Summer surfing, however, is relatively easy in New Hampshire, with waters warming to the mid-60s. I was fine in my 3mm Rip Curl, but I saw boogie-boarders and skimmers in their boardshorts or swimsuits. Occasional nor’easters bring out the storm-ready hordes who’ve been glued to NOAA, Magic Seaweed or their favorite local surf cams; my favorites are www.newhampshiresurf.com or www.cinnamonrainbows.com. Because I was staying closer to Jenness Beach, I hung out there, amazed at how democratic the scene was. On sunny days, especially weekends, the breaks teem with folks of all ages and abilities. SUPers lugging their heavy boards across the sand, youngsters suited up, noses caked with zinc oxide, heading for a surf lesson, and serious watermen paddling to the lineup through zigzagging boogey-boarders. Collisions occur. As I nosed my 9-foot rental out from the shore one morning, a grom who apparently had decided to take a siesta, prone on his shortboard, careened directly at me, grazing the nose of my board. I scowled meaningfully, satisfied when I saw him tumble into eight inches of water.
Dawn patrol. Gotta love it. Checked the surf cams before sun-up one morning and was greeted by dense fog and drizzle. Scrambled into my wetsuit and sped three miles down to Jennness from Pebble Cove, fog so thick you could cut it with a knife. Only one or two other surfers out and a great chance to bob like a teabag on my board a quarter mile from shore, only the muffled sound of a distant tanker plodding its way into Portsmouth Harbor. The zen-like moments out there in stillness broken only by gull cries and the plink-plink of raindrops on my board; perfect soul food to carry the day.
Flat or mushy days inevitably come. But there’s plenty else to do and see along the shortest coast, redolent as it is with marine exhibits and a passel of old forts and watchtowers dating from the early 1600s–the latter all used in the defense of Portsmouth Harbor. Since childhood, my favorites are Fort Constitution (1631) in New Castle, affording a spectacular view of the Portsmouth Harbor entrance with Kittery and Maine across the Piscataqua. New Castle’s an island and boasts several still lived-in houses bearing dates of mid-1600s. Nearby is Fort Stark, a World War II installation overlooking the entrance to Little Harbor. I once spotted HMS Bounty, the 1960 replica of the famous square-rigger, under sail as it passed by the fort; alas, it sank (Marlon Brando had long gone) in the treacherous Hatteras Canyon off the Outer Banks during 2012’s Hurricane Sandy. Other old fortifications include a now closed eight-story WWII lookout tower on Pulpit Rock (easily visible just north of Wallis Sands wonderful State Beach in Rye) and the downright spooky, jungle-shrouded bunkers and battlements at Odiorne Point’s Seacoast Science Center (slather on the OFF!). If your kids are in tow, they’ll love the Science Center exhibits, and looking for crabs in the tide pools.

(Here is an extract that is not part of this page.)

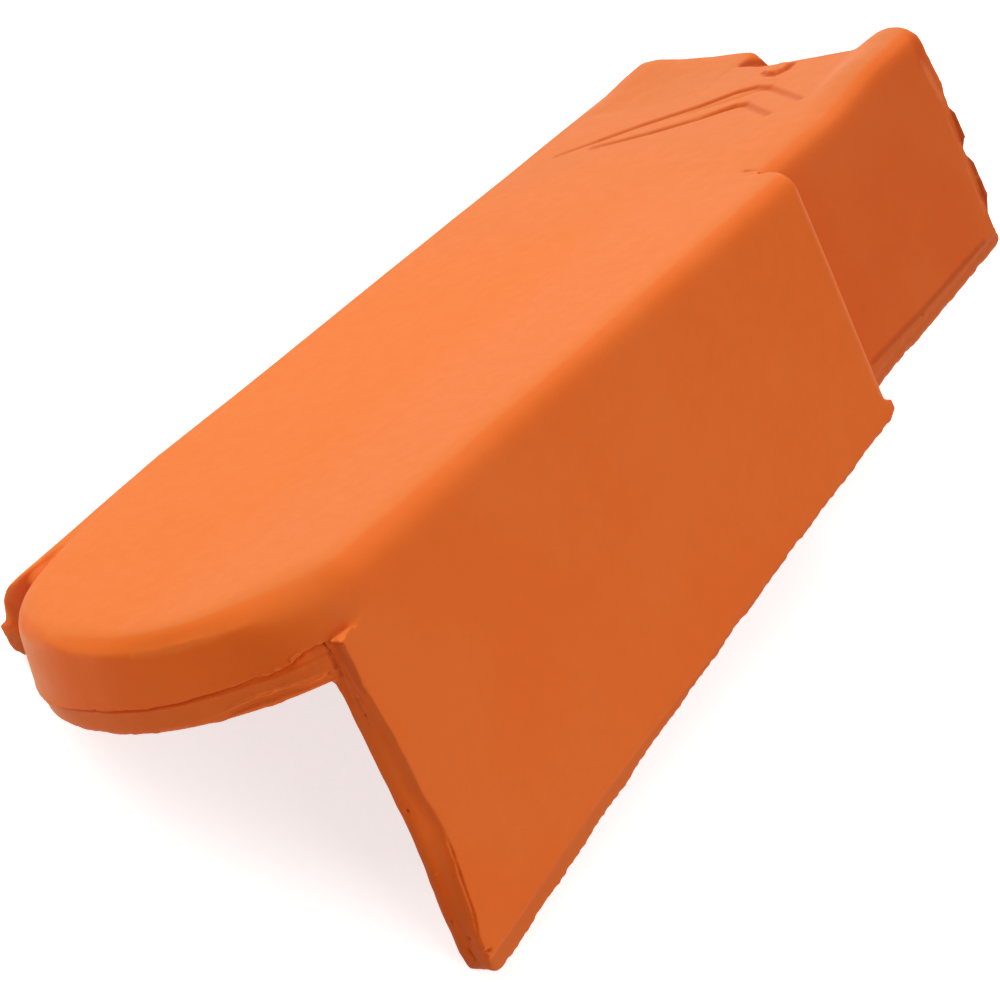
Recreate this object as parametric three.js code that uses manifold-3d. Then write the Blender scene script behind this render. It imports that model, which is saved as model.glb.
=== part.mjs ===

Seacoast nightlife can be deee-lightfully sampled at either famous Hampton Beach or in downtown Portsmouth, the state’s thriving seaport, with its Tall Ship visits, great restaurants, endless shops and a chance to spot a good percentage of America’s submarine fleet in for maintenance at the Portsmouth Naval Shipyard yards offshore in the harbor between New Hampshire and Maine. A wee bit of the SoCal or Daytona Beach vibe can be had at Hampton Beach, but be braced for throngs of strolling flaneurs and creeping traffic. Here’s where endless beachwear and salt-water taffy shops fairly burst with patrons. There’s a band-shell, credit-card parking, and the state’s widest, most popular beach, its lifeguards rivaling those at Bondi. Just seven miles offshore and clearly visible on brightest days lie the historic Isles of Shoals, where legend has it that Blackbeard’s pirate treasure’s still hidden.
More certain (from archaeological evidence) were the frequent visits to the Isles by European fishing expeditions to split, salt and dry Atlantic cod in the 1620s. Art colony founder and poet Celia Thaxter entertained Nathaniel Hawthorn and the artist Child Hassam at her salons on the islands, which Thaxter beautified with her many flower gardens. Tired from paddling out? Take a boat out to the Isles, dodge the nesting seagulls, and soak up the superb view of the Massachusetts-to-southern Maine coastline. On a whale watch, we once encountered 22 whales.
Big whales, tiny coastline. Sometimes good things do come in small packages.